Below is the code that is running, calling the words.txt and outputting the subwords.json

const fs = require('fs')

const totalTalkText = fs.readFileSync('words.txt').toString()

const sortedWords = totalTalkText
  .toLowerCase()
  .split(/[^a-zA-Z]+/g)
  .sort()
  .sort((a, b) => {
    return a.length - b.length
  })

const finalData = new Array()

for (i = 0; i < sortedWords[0].length; i++) {
  finalData[i] = []
}

sortedWords.forEach((word, index) => {
  const subwordsArray = new Array()
  let wordObject = {
    word: word
  }

  if (finalData.indexOf(word.length) === -1) {
    finalData[word.length] = new Array()
  }

  sortedWords.some(subword => {
    if (subword.length > word.length) return

    if (subwordsArray.indexOf(subword.length) === -1) {
      subwordsArray[subword.length] = new Array()
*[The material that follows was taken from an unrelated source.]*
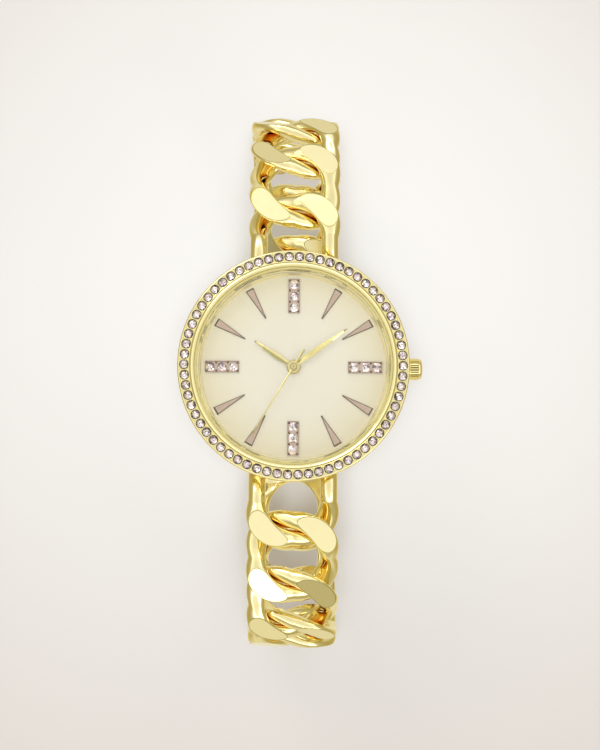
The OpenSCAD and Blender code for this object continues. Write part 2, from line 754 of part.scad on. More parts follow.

      for (i = 0; i < sortedWords[0].length; i++) {
        subwordsArray[i] = []
      }
    }

    if (subword !== '' && word !== subword && isSubword(word, subword)) {
      subwordsArray[subword.length].push(subword)
    }
  })

  wordObject.subwords = subwordsArray

  finalData[word.length].push(wordObject)
  //console.log(`${word}: ${index / 814.88}%`) //This is mostly to help me gauge how long the program would take
})

fs.writeFileSync('subwords.json', JSON.stringify([...finalData]))
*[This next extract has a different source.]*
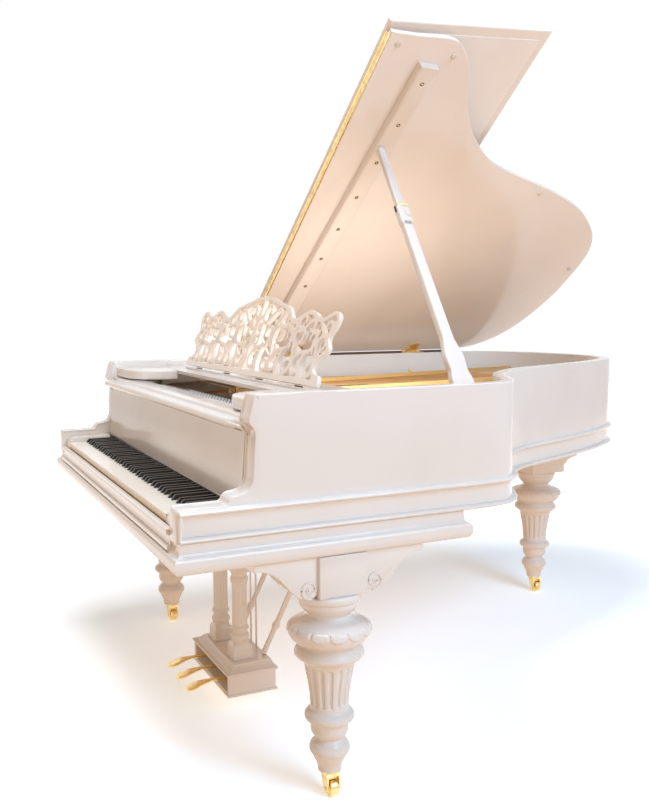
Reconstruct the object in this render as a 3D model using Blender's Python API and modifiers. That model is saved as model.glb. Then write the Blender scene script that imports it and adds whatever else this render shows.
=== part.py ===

function isSubword(word, subword) {
  let tmpArray = new Array(256)

  for (let i = 0; i < 256; i++) tmpArray[i] = 0

  for (let i in word) tmpArray[word.charCodeAt(i)] += 1

  for (let i in subword) {
    tmpArray[subword.charCodeAt(i)] -= 1
    if (tmpArray[subword.charCodeAt(i)] < 0) return false
  }
  return true
}

I have been trying to find a better way to check if a word is a subword in the isSubword function but have had no success. Again, the code should function given a long period of time, I am just trying to get it to run significantly faster. Any help would be greatly appreciated!

RockyS
  • 59
  • 5
  • [Don't use `for…in` enumerations on arrays](https://stackoverflow.com/q/500504/1048572) - and even less on strings! – Bergi Sep 28 '19 at 00:27
  • You should cache the `tmpArray` for each of the words so that you can compare them directly. And then, instead of comparing them in a nested loop, try building a nested decision tree, keyed by count and nested by letter (depth in alphabetical order). That way you can quickly look up possible candidates. – Bergi Sep 28 '19 at 00:32

1 Answers1

0

For just the isSubword function I think you could speed things up by using a while loop (which is breakable) instead of for loops (which will always run the predetermined number of times). Here's an example where we break the word and subword into an array of characters, and then inside a while loop we check if each character of the subword is in the the word, and then remove it from the word array if it is. As you can see in the console log, the while loop will stop iterating if it finds a character that isn't contained in the word.

function isSubword(word, subword) {
  const wordArray = word.split("");
  const subwordArray = subword.split("");
  let isSubword = true;
  let i = 0;
  while(i < subwordArray.length && isSubword){
    const matchIndex = wordArray.findIndex(l => l === subwordArray[i] );
    console.log(subwordArray[i]);
    if(matchIndex < 0){
      isSubword = false;
    } else {
      wordArray.splice(matchIndex, 1);
      i += 1;
    }
  }
  return isSubword;
}

console.log(isSubword('test', 'set'));
console.log(isSubword('test', 'if'));
console.log(isSubword('test', 'tt'));
console.log(isSubword('test', 'ttt'));
Maria
  • 295
  • 2
  • 11